Directeur des Musées du Vatican depuis 2007, Antonio Paolucci veut améliorer l'accueil des nombreux visiteurs.
Le 11 décembre dernier, Antonio Paolucci inaugurait la nécropole romaine de la Voie triomphale, sur laquelle la basilique Saint-Pierre de Rome a été érigée. Le public peut enfin découvrir dans son intégralité la nécropole découverte dans les années 1930, qui comprend une centaine de tombes datant du Ier siècle avant J.-C. au Ier siècle, parmi lesquelles celles de saint Pierre. Fort d’une carrière auréolée de succès en qualité de Surintendant des Musées de Florence, et notamment en tant que ministre italien des Biens artistiques et culturels de 1995 à 1996, Antonio Paolucci a été tiré de sa retraite en 2007, à la demande de Benoît XVI, pour prendre la direction des Musées du Vatican. Son mandat vient d’être prolongé de trois ans par le pape François. Antonio Paolucci est un historien de l’art et un orateur passionnant, admiré pour son pragmatisme et son savoir-faire. Il a été salué pour son habilité à moderniser l’administration d’une institution aussi vaste qu’impraticable, avec des mesures tombant sous le sens, telle la vente à l’avance de billets d’entrée.
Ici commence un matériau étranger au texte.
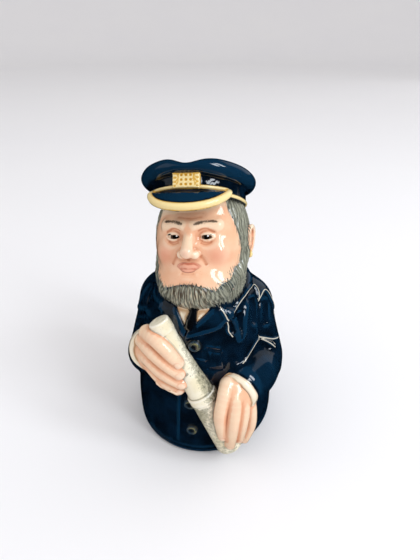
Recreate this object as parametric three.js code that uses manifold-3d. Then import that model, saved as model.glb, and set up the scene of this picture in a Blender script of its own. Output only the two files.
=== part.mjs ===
// A toby jug in the form of a sea captain: one hollow slip-cast piece of glazed earthenware, open at
// the crown of his cap, with a loop handle at the back. Millimetres, +Z up. The captain looks along
// -Y, his own left is +X, and the origin is the middle of the underside.
//
// The coat, arms and head are a relief round a spine: they are put together from soft solids given as
// distance functions, and rays shot in towards the spine find where the skin is. The crown of the cap
// and its rolled rim are swept by formula in the same skin. Everything crisp (forearms, hands, cuffs,
// telescope, lapels, collar, buttons, peak, badge, eyes, lips, ears, handle) is a solid joined to it,
// and the hollow is cut out last.

import * as THREE from "three";
import { mergeVertices } from "three/addons/utils/BufferGeometryUtils.js";
import Module from "manifold-3d";

const DEGREE = Math.PI / 180;

// ---------------------------------------------------------------- driving dimensions

const COLUMNS = 42; // facets round the jug
const FRONT_CROWDING = 0.5; // share by which columns crowd towards the face
const REACH = 46; // where the rays start, beyond everything
const FLOOR = 4; // thickness of the bottom
const FOOT_ROUND = 1.2; // radius under the foot
const HEM = { height: 2.9, deep: 0.5, half: 0.5 }; // groove above the hem of the coat

// Trunk of the coat without arms: height, half width, half depth, how far its centre lies back.
const TRUNK = [
  [0, 25.4, 27.1, -0.5],
  [3, 25.8, 27.8, -0.5],
  [12, 25.7, 27.8, -0.6],
  [25, 24.9, 27.1, -0.8],
  [36, 23.6, 26.0, -1.2],
  [46, 21.6, 24.4, -1.8],
  [53, 19.0, 22.0, -2.6],
  [58, 16.4, 19.0, -3.8],
  [62, 12.5, 15.5, -5.0],
];
const TRUNK_TOP = 61;

// The head leans back, and leans and turns a little to his right. The cap leans back further still.
const NECK = [1.0, -8.5, 59];
const HEAD_TURN = { pitch: -20 * DEGREE, roll: -6 * DEGREE, yaw: -5 * DEGREE };
const CAP_SEAT = [-1.4, 0.3, 27.0]; // in the head's frame
const CAP_TURN = { pitch: -11 * DEGREE, yaw: 5 * DEGREE };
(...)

L’élection du pape François a-t-elle changé quelque chose ?
Grâce à lui, Rome accueille encore plus de monde. Après avoir suivi la prière de l’angélus le matin et les audiences papales, ces visiteurs veulent visiter les musées. Nous recevons 5,1 millions de visiteurs chaque année et j’aimerais que ce chiffre se stabilise.
Quel est le rôle des Musées du Vatican ?
Les visiteurs s’attendent à des lieux très pieux, alors qu’ils découvrent plus de nus masculins et féminins que dans la plupart des musées. Ces musées sont parvenus à embrasser la civilisation avec beaucoup d’aisance ; l’Église s’est emparée de l’antiquité classique et s’est dit : « Ceci m’appartient car la Révélation a sanctifié l’Antiquité, aussi je la rapporterai chez moi ». La métaphore la plus juste pour Dieu est l’artiste, et ici vous trouverez la création artistique provenant de tous les horizons, de Michel-Ange à la chapelle Sixtine, à Raphaël, en passant par l’art japonais, étrusque, égyptien…
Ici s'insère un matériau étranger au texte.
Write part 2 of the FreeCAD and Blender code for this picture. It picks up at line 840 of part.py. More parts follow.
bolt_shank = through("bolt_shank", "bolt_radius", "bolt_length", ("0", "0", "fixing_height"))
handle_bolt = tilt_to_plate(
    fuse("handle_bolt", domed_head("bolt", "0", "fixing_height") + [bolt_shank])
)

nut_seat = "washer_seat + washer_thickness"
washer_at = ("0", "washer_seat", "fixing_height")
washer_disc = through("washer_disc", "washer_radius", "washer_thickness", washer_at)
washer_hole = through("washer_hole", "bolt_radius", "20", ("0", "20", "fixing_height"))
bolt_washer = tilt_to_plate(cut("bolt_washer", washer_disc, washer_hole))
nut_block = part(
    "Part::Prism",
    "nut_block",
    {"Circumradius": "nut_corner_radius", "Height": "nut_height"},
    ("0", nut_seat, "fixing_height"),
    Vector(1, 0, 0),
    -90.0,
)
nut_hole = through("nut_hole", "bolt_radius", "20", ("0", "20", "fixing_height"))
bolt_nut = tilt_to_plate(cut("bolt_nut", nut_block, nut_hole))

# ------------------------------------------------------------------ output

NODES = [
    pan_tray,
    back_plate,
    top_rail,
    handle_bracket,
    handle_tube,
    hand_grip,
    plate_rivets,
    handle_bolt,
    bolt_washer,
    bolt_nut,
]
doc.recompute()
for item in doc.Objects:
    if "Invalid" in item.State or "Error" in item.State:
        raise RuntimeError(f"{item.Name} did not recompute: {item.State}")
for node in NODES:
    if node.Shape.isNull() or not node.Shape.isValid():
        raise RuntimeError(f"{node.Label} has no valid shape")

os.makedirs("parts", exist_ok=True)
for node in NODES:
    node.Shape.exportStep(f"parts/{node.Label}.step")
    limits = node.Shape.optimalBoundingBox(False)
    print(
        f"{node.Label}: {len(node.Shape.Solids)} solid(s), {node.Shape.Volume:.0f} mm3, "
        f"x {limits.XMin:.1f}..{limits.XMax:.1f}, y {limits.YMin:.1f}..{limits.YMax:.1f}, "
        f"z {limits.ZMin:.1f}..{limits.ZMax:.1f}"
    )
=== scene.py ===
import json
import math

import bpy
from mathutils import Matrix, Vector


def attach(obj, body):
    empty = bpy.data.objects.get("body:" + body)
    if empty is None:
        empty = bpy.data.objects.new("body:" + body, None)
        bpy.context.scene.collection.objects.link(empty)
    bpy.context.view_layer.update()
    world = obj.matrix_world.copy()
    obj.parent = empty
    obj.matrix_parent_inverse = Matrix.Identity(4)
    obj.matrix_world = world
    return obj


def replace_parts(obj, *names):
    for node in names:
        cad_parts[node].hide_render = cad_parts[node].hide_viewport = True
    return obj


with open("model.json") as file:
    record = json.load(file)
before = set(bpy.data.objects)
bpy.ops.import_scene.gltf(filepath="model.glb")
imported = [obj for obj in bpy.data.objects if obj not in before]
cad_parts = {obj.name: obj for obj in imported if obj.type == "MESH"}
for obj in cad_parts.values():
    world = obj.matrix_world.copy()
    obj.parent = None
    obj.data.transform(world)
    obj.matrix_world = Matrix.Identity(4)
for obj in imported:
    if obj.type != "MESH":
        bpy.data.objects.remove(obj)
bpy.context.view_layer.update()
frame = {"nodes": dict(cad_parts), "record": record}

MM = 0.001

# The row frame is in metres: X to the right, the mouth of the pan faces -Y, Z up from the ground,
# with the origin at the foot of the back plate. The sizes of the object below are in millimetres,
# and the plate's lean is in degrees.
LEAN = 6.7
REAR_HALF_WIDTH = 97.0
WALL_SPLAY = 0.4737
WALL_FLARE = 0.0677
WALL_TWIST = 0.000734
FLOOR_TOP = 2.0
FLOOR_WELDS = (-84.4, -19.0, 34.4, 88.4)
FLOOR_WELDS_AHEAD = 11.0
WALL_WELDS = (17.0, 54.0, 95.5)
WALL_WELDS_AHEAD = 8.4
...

Quelles sont les autres collections à votre charge ?
Nous agissons telle une Surintendance pour le Vatican, protégeant et conservant son patrimoine. Ce territoire de 44,5 hectares est constitué, à parts égales, de jardins et de monuments signés des plus grands architectes – Michel-Ange, Bramante, Le Bernin et Borromini – abritant quelques milliers d’œuvres d’art. Certains lieux à l’extérieur du Vatican sont aussi placés sous notre garde, parmi lesquels les grandes basiliques de Rome, le sanctuaire de Notre-Dame de Lorette, l’église de Saint-Antoine-de-Padoue. Nous sommes également un service archéologique.
Qu’advient-il des cadeaux reçus par les papes au fil des siècles ?
Nous devrions monter une exposition sur le sujet. Les réserves débordent de cadeaux, dont certains extraordinaires. Comme ce trône, en réalité un assemblage de Kalachnikovs, qu’un dirigeant centre-africain avait offert à Paul VI. En s’asseyant dessus, le pape est censé répandre la paix dans le monde.
De quelle manière vous répartissez-vous la responsabilité de la culture au Vatican avec le cardinal Gianfranco Ravasi, président du conseil pontifical pour la Culture ?
Nous sommes deux départements œuvrant en faveur de l’unique politique culturelle du Vatican. Nous avons, par exemple, élaboré ensemble le pavillon du Vatican à la dernière Biennale de Venise. Le cardinal Ravasi en a donné l’impulsion et les Musées du Vatican se sont chargés de sa réalisation. En plus de la profonde amitié qui nous lie, voilà les relations type que nous entretenons.
Échangez-vous des idées ?
Son objectif principal est de retisser les liens entre l’art contemporain et l’Église, qui ont été rompus il y a plus de 200 ans, avec la naissance de la modernité. C’est un projet très courageux et le cardinal est tout à fait conscient des difficultés ; il dit que le pavillon de la Biennale était une jeune pousse, un symbole des intentions de l’Église.
Quelle est la différence entre diriger un musée au Vatican et en Italie ?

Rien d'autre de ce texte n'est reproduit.